■ What is needed: Send back all the data below, exactly as given.

■ Recorded information:
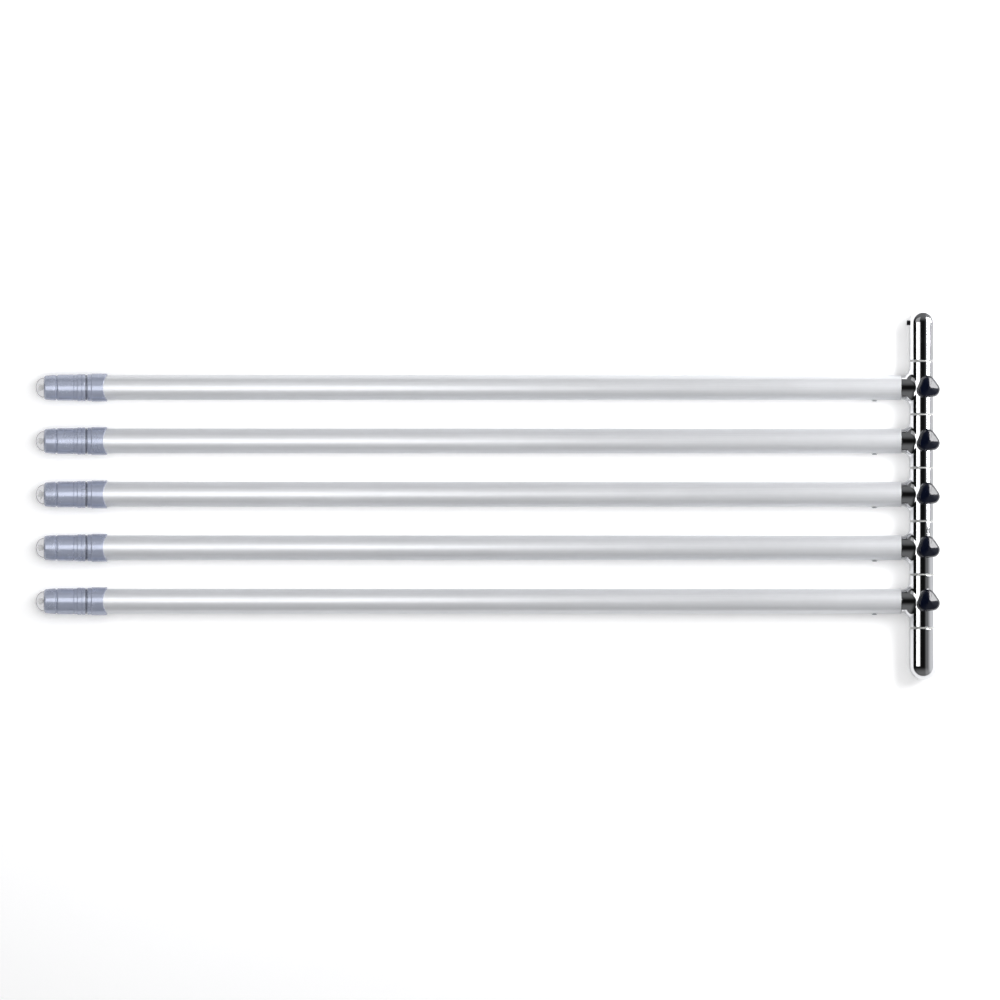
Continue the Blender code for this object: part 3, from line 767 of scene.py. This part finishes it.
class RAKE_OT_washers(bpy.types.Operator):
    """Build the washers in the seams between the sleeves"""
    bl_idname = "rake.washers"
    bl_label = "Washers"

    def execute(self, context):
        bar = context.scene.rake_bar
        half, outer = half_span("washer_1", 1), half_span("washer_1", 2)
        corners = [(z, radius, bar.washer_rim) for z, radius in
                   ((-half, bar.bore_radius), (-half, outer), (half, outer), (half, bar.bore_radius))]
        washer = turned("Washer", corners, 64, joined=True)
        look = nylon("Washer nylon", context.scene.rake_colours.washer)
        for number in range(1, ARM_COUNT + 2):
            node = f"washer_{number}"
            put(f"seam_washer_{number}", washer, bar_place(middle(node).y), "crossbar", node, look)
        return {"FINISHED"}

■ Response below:
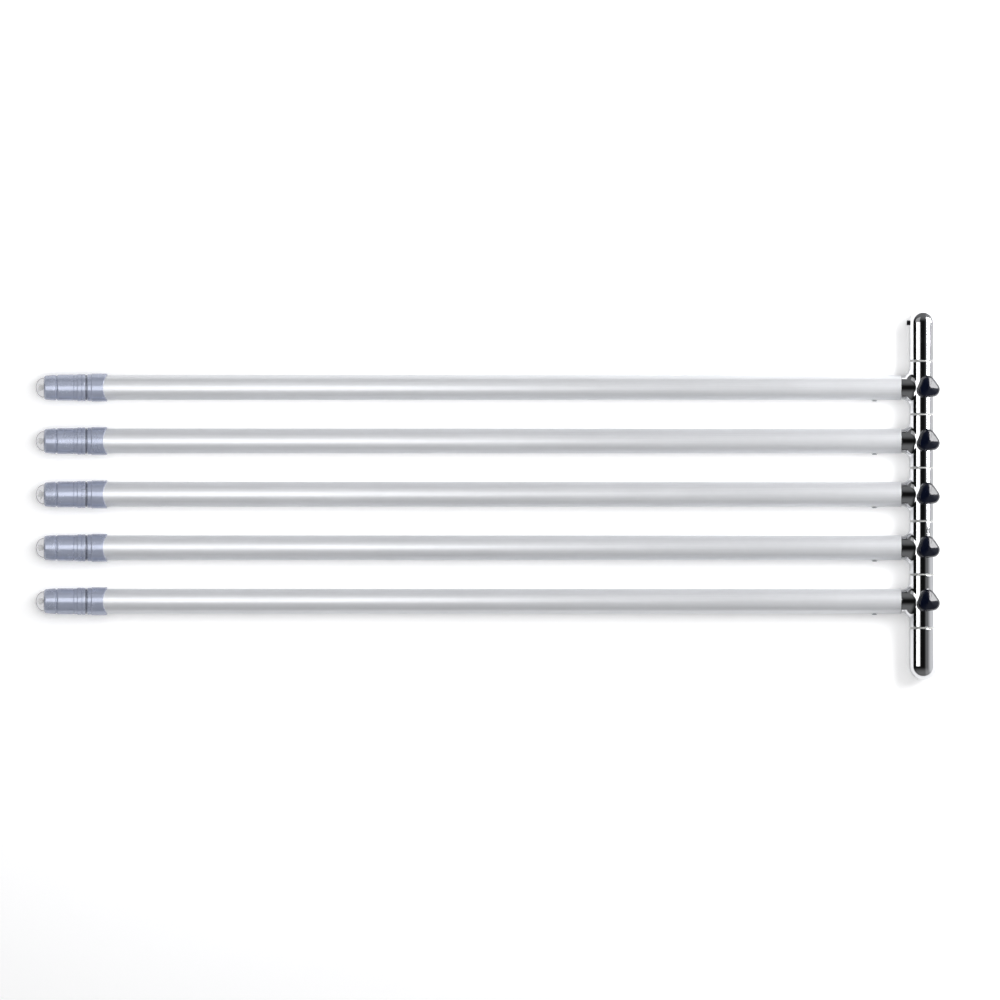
Continue the Blender code for this object: part 3, from line 767 of scene.py. This part finishes it.
class RAKE_OT_washers(bpy.types.Operator):
    """Build the washers in the seams between the sleeves"""
    bl_idname = "rake.washers"
    bl_label = "Washers"

    def execute(self, context):
        bar = context.scene.rake_bar
        half, outer = half_span("washer_1", 1), half_span("washer_1", 2)
        corners = [(z, radius, bar.washer_rim) for z, radius in
                   ((-half, bar.bore_radius), (-half, outer), (half, outer), (half, bar.bore_radius))]
        washer = turned("Washer", corners, 64, joined=True)
        look = nylon("Washer nylon", context.scene.rake_colours.washer)
        for number in range(1, ARM_COUNT + 2):
            node = f"washer_{number}"
            put(f"seam_washer_{number}", washer, bar_place(middle(node).y), "crossbar", node, look)
        return {"FINISHED"}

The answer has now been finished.